— begin —

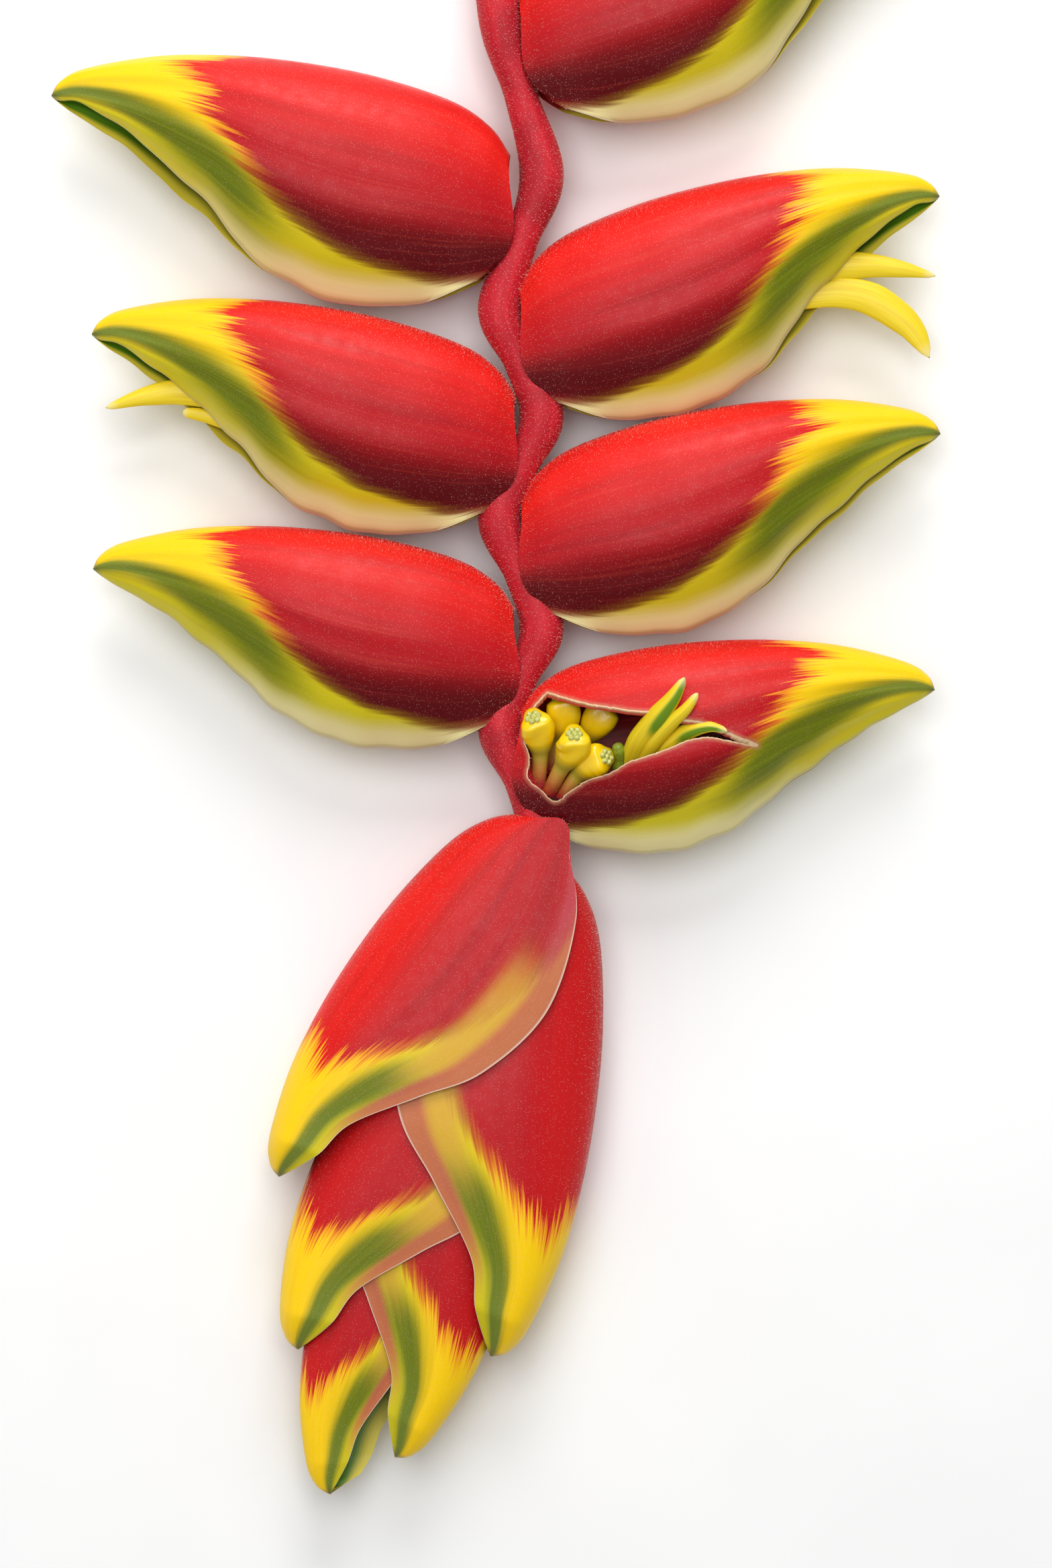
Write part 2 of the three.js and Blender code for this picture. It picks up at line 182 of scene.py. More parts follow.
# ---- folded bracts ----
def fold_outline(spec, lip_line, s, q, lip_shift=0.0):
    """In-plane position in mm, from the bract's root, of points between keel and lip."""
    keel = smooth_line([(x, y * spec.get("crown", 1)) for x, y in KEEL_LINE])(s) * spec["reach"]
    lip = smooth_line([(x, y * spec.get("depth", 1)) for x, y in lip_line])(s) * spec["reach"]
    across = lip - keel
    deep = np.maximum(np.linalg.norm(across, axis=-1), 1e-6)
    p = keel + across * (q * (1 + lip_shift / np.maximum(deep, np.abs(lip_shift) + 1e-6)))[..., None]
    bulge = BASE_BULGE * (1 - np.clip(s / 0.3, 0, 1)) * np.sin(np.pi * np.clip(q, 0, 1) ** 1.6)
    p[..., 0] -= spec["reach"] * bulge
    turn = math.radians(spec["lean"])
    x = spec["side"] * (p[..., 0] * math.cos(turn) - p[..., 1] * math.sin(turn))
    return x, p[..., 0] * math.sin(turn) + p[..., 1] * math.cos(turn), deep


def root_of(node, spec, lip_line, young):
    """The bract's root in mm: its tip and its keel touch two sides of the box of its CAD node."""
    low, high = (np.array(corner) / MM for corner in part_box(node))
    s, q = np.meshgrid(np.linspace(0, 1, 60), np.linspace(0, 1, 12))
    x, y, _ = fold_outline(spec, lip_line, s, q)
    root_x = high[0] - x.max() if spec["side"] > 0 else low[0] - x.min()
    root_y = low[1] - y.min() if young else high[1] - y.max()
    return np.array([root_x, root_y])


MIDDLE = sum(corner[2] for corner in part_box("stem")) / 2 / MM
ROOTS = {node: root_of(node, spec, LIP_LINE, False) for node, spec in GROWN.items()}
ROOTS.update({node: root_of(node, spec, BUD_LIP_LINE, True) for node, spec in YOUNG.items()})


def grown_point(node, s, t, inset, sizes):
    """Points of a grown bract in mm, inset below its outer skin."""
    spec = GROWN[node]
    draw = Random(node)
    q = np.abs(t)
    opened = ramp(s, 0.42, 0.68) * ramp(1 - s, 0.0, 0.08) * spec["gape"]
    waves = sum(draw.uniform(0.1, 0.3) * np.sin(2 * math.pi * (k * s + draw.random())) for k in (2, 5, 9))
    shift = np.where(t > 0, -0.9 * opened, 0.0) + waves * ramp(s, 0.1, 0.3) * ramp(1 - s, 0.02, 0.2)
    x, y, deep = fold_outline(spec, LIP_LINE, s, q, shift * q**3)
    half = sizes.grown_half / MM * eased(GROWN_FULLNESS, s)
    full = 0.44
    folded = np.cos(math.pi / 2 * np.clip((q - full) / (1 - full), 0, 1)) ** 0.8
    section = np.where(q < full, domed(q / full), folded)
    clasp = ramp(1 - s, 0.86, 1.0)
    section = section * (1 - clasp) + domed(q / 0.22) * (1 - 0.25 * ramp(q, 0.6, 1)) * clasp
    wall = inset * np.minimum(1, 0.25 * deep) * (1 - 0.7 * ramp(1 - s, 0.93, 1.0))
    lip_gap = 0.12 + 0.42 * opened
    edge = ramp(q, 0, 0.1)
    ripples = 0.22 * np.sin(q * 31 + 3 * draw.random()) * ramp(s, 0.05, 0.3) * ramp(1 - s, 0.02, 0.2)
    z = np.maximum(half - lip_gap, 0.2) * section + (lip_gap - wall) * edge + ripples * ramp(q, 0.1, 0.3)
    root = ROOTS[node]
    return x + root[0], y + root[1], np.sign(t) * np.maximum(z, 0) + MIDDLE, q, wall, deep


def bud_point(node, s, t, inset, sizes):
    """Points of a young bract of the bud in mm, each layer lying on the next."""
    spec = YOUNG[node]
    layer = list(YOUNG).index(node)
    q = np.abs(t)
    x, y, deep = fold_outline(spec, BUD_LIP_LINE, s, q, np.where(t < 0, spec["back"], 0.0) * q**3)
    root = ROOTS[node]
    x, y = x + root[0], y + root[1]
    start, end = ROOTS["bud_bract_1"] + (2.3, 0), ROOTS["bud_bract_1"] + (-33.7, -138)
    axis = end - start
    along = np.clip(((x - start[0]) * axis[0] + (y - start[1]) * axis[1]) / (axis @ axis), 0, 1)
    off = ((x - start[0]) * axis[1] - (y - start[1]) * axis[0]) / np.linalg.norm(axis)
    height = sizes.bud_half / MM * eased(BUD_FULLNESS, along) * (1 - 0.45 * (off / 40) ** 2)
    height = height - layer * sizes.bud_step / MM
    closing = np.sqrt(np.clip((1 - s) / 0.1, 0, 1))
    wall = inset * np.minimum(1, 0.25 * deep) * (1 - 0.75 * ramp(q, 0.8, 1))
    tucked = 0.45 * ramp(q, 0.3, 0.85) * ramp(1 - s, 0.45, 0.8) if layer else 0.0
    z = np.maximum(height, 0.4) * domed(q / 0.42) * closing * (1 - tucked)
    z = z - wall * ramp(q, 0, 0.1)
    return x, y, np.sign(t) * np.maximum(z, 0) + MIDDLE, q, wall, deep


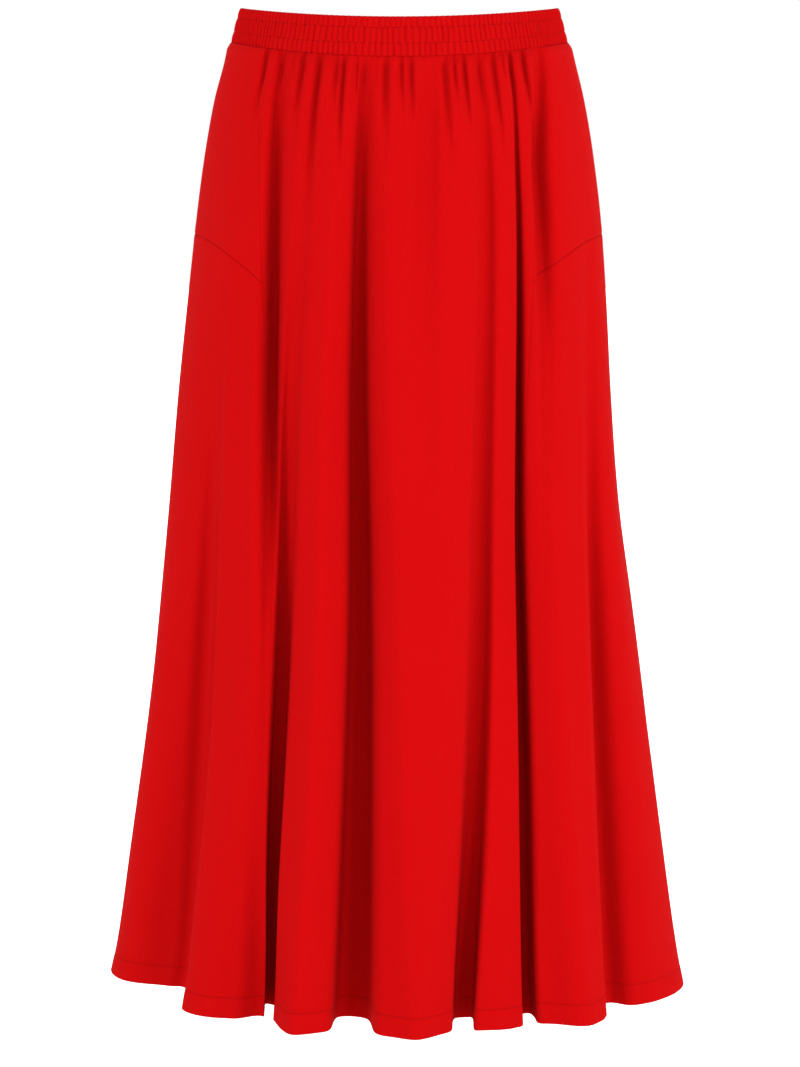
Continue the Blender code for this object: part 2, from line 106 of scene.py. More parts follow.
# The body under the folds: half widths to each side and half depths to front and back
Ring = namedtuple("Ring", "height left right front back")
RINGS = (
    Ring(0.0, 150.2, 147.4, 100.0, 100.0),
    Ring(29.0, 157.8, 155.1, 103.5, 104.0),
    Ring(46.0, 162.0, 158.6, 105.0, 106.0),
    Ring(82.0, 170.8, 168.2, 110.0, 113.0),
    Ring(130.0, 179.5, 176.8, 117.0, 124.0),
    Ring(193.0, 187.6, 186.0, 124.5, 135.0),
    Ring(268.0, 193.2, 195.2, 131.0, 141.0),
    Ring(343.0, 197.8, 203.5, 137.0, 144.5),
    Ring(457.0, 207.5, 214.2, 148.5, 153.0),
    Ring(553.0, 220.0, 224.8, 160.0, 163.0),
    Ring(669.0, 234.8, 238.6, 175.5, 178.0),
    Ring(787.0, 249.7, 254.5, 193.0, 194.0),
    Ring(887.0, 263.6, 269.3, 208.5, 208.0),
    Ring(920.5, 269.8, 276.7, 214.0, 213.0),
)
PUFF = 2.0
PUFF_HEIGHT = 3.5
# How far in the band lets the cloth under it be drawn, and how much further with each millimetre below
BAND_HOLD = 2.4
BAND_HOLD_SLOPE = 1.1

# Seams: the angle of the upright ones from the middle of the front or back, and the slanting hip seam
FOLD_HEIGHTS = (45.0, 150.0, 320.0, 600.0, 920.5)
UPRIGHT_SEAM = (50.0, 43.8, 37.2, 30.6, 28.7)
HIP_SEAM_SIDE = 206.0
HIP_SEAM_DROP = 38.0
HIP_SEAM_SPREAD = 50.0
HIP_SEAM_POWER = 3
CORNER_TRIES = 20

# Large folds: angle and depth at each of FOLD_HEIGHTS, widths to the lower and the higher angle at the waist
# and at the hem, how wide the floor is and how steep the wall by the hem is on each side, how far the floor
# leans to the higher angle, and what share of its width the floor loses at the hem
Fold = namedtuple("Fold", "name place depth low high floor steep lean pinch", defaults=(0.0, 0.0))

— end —

Given instruction: Reproduce all of the entries word for word.

Expected output:
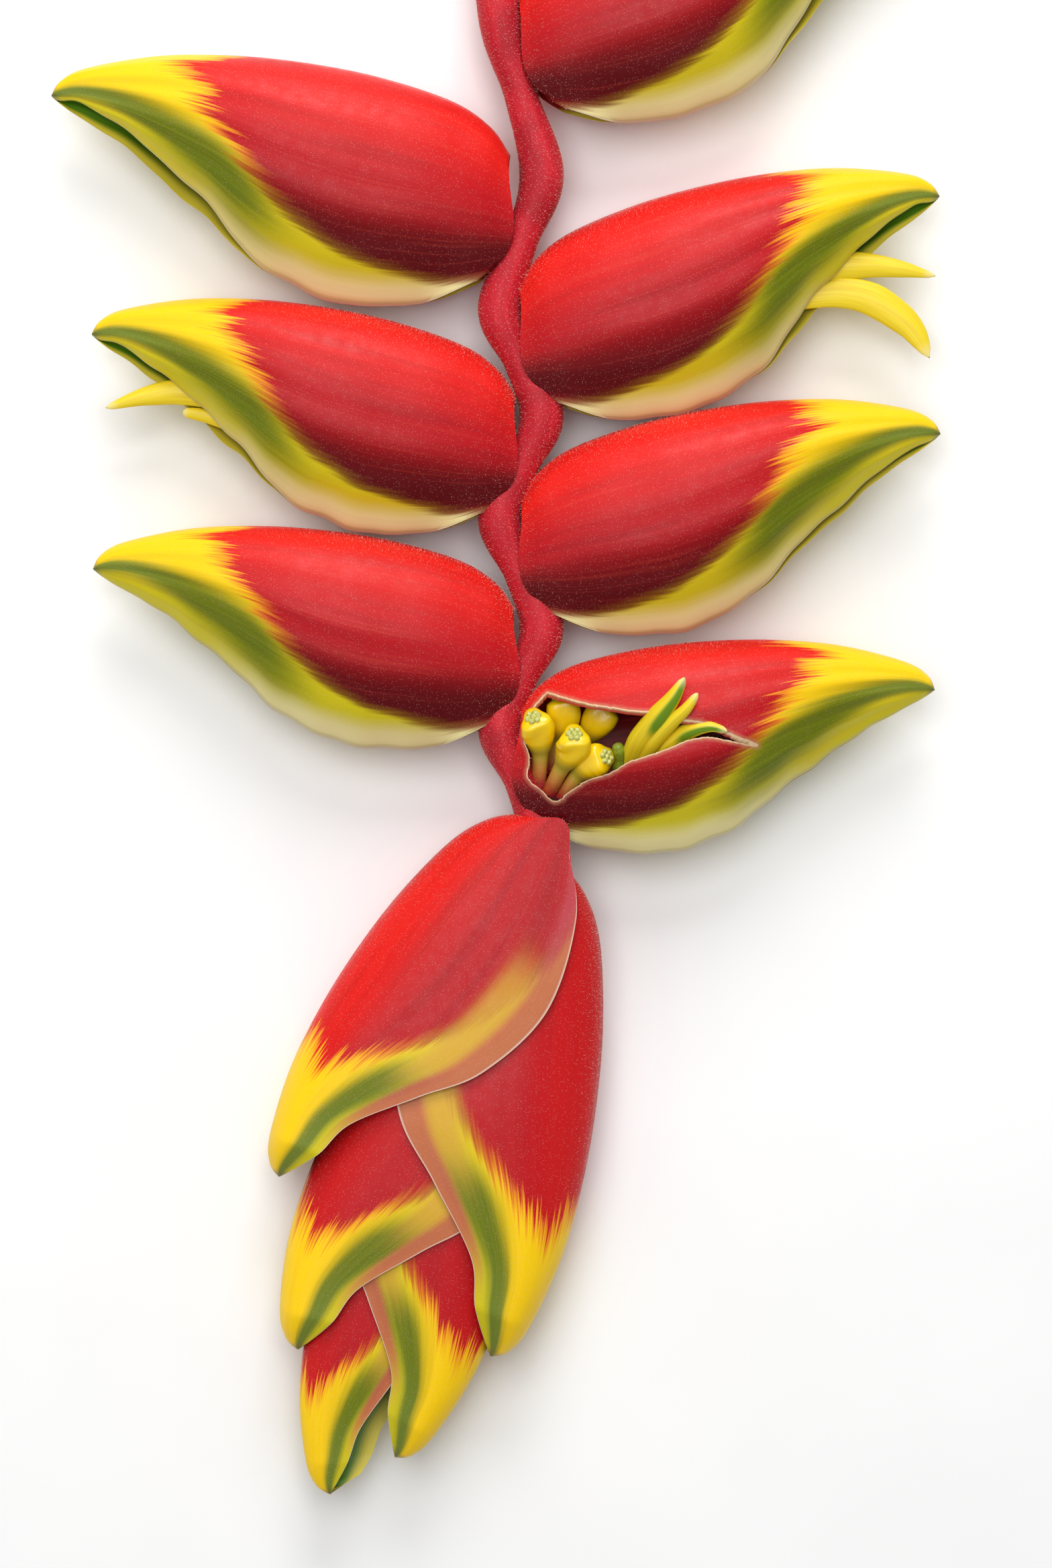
Write part 2 of the three.js and Blender code for this picture. It picks up at line 182 of scene.py. More parts follow.
# ---- folded bracts ----
def fold_outline(spec, lip_line, s, q, lip_shift=0.0):
    """In-plane position in mm, from the bract's root, of points between keel and lip."""
    keel = smooth_line([(x, y * spec.get("crown", 1)) for x, y in KEEL_LINE])(s) * spec["reach"]
    lip = smooth_line([(x, y * spec.get("depth", 1)) for x, y in lip_line])(s) * spec["reach"]
    across = lip - keel
    deep = np.maximum(np.linalg.norm(across, axis=-1), 1e-6)
    p = keel + across * (q * (1 + lip_shift / np.maximum(deep, np.abs(lip_shift) + 1e-6)))[..., None]
    bulge = BASE_BULGE * (1 - np.clip(s / 0.3, 0, 1)) * np.sin(np.pi * np.clip(q, 0, 1) ** 1.6)
    p[..., 0] -= spec["reach"] * bulge
    turn = math.radians(spec["lean"])
    x = spec["side"] * (p[..., 0] * math.cos(turn) - p[..., 1] * math.sin(turn))
    return x, p[..., 0] * math.sin(turn) + p[..., 1] * math.cos(turn), deep


def root_of(node, spec, lip_line, young):
    """The bract's root in mm: its tip and its keel touch two sides of the box of its CAD node."""
    low, high = (np.array(corner) / MM for corner in part_box(node))
    s, q = np.meshgrid(np.linspace(0, 1, 60), np.linspace(0, 1, 12))
    x, y, _ = fold_outline(spec, lip_line, s, q)
    root_x = high[0] - x.max() if spec["side"] > 0 else low[0] - x.min()
    root_y = low[1] - y.min() if young else high[1] - y.max()
    return np.array([root_x, root_y])


MIDDLE = sum(corner[2] for corner in part_box("stem")) / 2 / MM
ROOTS = {node: root_of(node, spec, LIP_LINE, False) for node, spec in GROWN.items()}
ROOTS.update({node: root_of(node, spec, BUD_LIP_LINE, True) for node, spec in YOUNG.items()})


def grown_point(node, s, t, inset, sizes):
    """Points of a grown bract in mm, inset below its outer skin."""
    spec = GROWN[node]
    draw = Random(node)
    q = np.abs(t)
    opened = ramp(s, 0.42, 0.68) * ramp(1 - s, 0.0, 0.08) * spec["gape"]
    waves = sum(draw.uniform(0.1, 0.3) * np.sin(2 * math.pi * (k * s + draw.random())) for k in (2, 5, 9))
    shift = np.where(t > 0, -0.9 * opened, 0.0) + waves * ramp(s, 0.1, 0.3) * ramp(1 - s, 0.02, 0.2)
    x, y, deep = fold_outline(spec, LIP_LINE, s, q, shift * q**3)
    half = sizes.grown_half / MM * eased(GROWN_FULLNESS, s)
    full = 0.44
    folded = np.cos(math.pi / 2 * np.clip((q - full) / (1 - full), 0, 1)) ** 0.8
    section = np.where(q < full, domed(q / full), folded)
    clasp = ramp(1 - s, 0.86, 1.0)
    section = section * (1 - clasp) + domed(q / 0.22) * (1 - 0.25 * ramp(q, 0.6, 1)) * clasp
    wall = inset * np.minimum(1, 0.25 * deep) * (1 - 0.7 * ramp(1 - s, 0.93, 1.0))
    lip_gap = 0.12 + 0.42 * opened
    edge = ramp(q, 0, 0.1)
    ripples = 0.22 * np.sin(q * 31 + 3 * draw.random()) * ramp(s, 0.05, 0.3) * ramp(1 - s, 0.02, 0.2)
    z = np.maximum(half - lip_gap, 0.2) * section + (lip_gap - wall) * edge + ripples * ramp(q, 0.1, 0.3)
    root = ROOTS[node]
    return x + root[0], y + root[1], np.sign(t) * np.maximum(z, 0) + MIDDLE, q, wall, deep


def bud_point(node, s, t, inset, sizes):
    """Points of a young bract of the bud in mm, each layer lying on the next."""
    spec = YOUNG[node]
    layer = list(YOUNG).index(node)
    q = np.abs(t)
    x, y, deep = fold_outline(spec, BUD_LIP_LINE, s, q, np.where(t < 0, spec["back"], 0.0) * q**3)
    root = ROOTS[node]
    x, y = x + root[0], y + root[1]
    start, end = ROOTS["bud_bract_1"] + (2.3, 0), ROOTS["bud_bract_1"] + (-33.7, -138)
    axis = end - start
    along = np.clip(((x - start[0]) * axis[0] + (y - start[1]) * axis[1]) / (axis @ axis), 0, 1)
    off = ((x - start[0]) * axis[1] - (y - start[1]) * axis[0]) / np.linalg.norm(axis)
    height = sizes.bud_half / MM * eased(BUD_FULLNESS, along) * (1 - 0.45 * (off / 40) ** 2)
    height = height - layer * sizes.bud_step / MM
    closing = np.sqrt(np.clip((1 - s) / 0.1, 0, 1))
    wall = inset * np.minimum(1, 0.25 * deep) * (1 - 0.75 * ramp(q, 0.8, 1))
    tucked = 0.45 * ramp(q, 0.3, 0.85) * ramp(1 - s, 0.45, 0.8) if layer else 0.0
    z = np.maximum(height, 0.4) * domed(q / 0.42) * closing * (1 - tucked)
    z = z - wall * ramp(q, 0, 0.1)
    return x, y, np.sign(t) * np.maximum(z, 0) + MIDDLE, q, wall, deep


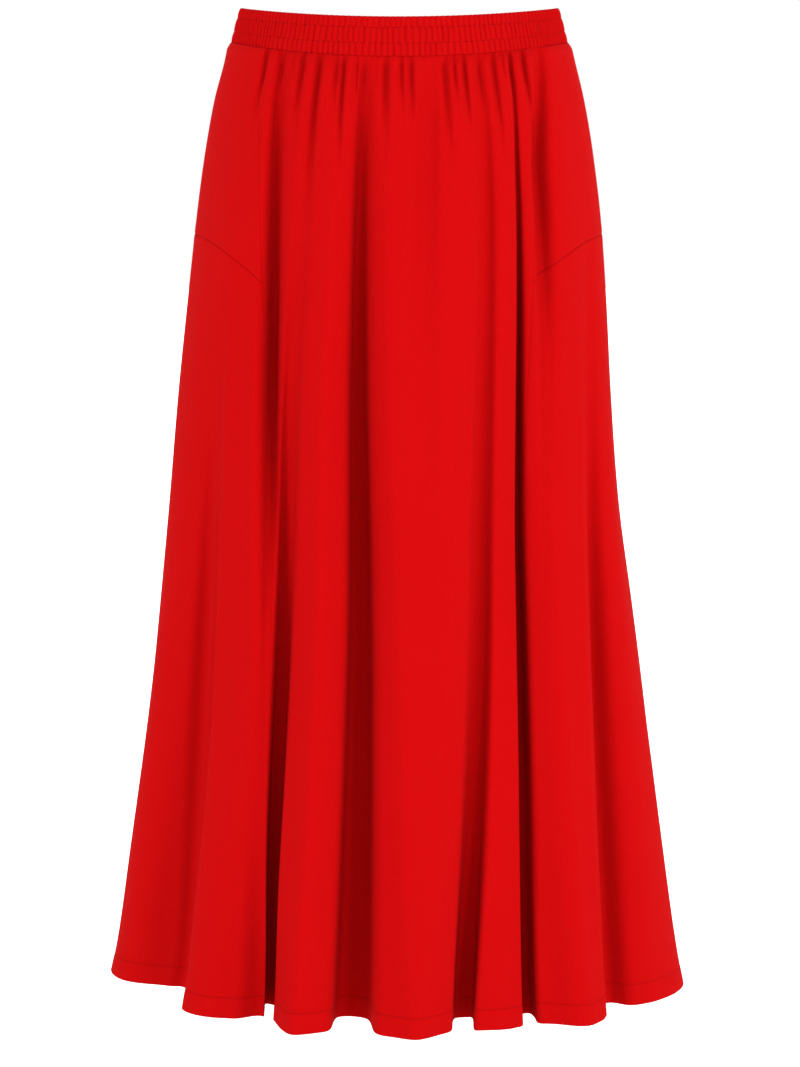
Continue the Blender code for this object: part 2, from line 106 of scene.py. More parts follow.
# The body under the folds: half widths to each side and half depths to front and back
Ring = namedtuple("Ring", "height left right front back")
RINGS = (
    Ring(0.0, 150.2, 147.4, 100.0, 100.0),
    Ring(29.0, 157.8, 155.1, 103.5, 104.0),
    Ring(46.0, 162.0, 158.6, 105.0, 106.0),
    Ring(82.0, 170.8, 168.2, 110.0, 113.0),
    Ring(130.0, 179.5, 176.8, 117.0, 124.0),
    Ring(193.0, 187.6, 186.0, 124.5, 135.0),
    Ring(268.0, 193.2, 195.2, 131.0, 141.0),
    Ring(343.0, 197.8, 203.5, 137.0, 144.5),
    Ring(457.0, 207.5, 214.2, 148.5, 153.0),
    Ring(553.0, 220.0, 224.8, 160.0, 163.0),
    Ring(669.0, 234.8, 238.6, 175.5, 178.0),
    Ring(787.0, 249.7, 254.5, 193.0, 194.0),
    Ring(887.0, 263.6, 269.3, 208.5, 208.0),
    Ring(920.5, 269.8, 276.7, 214.0, 213.0),
)
PUFF = 2.0
PUFF_HEIGHT = 3.5
# How far in the band lets the cloth under it be drawn, and how much further with each millimetre below
BAND_HOLD = 2.4
BAND_HOLD_SLOPE = 1.1

# Seams: the angle of the upright ones from the middle of the front or back, and the slanting hip seam
FOLD_HEIGHTS = (45.0, 150.0, 320.0, 600.0, 920.5)
UPRIGHT_SEAM = (50.0, 43.8, 37.2, 30.6, 28.7)
HIP_SEAM_SIDE = 206.0
HIP_SEAM_DROP = 38.0
HIP_SEAM_SPREAD = 50.0
HIP_SEAM_POWER = 3
CORNER_TRIES = 20

# Large folds: angle and depth at each of FOLD_HEIGHTS, widths to the lower and the higher angle at the waist
# and at the hem, how wide the floor is and how steep the wall by the hem is on each side, how far the floor
# leans to the higher angle, and what share of its width the floor loses at the hem
Fold = namedtuple("Fold", "name place depth low high floor steep lean pinch", defaults=(0.0, 0.0))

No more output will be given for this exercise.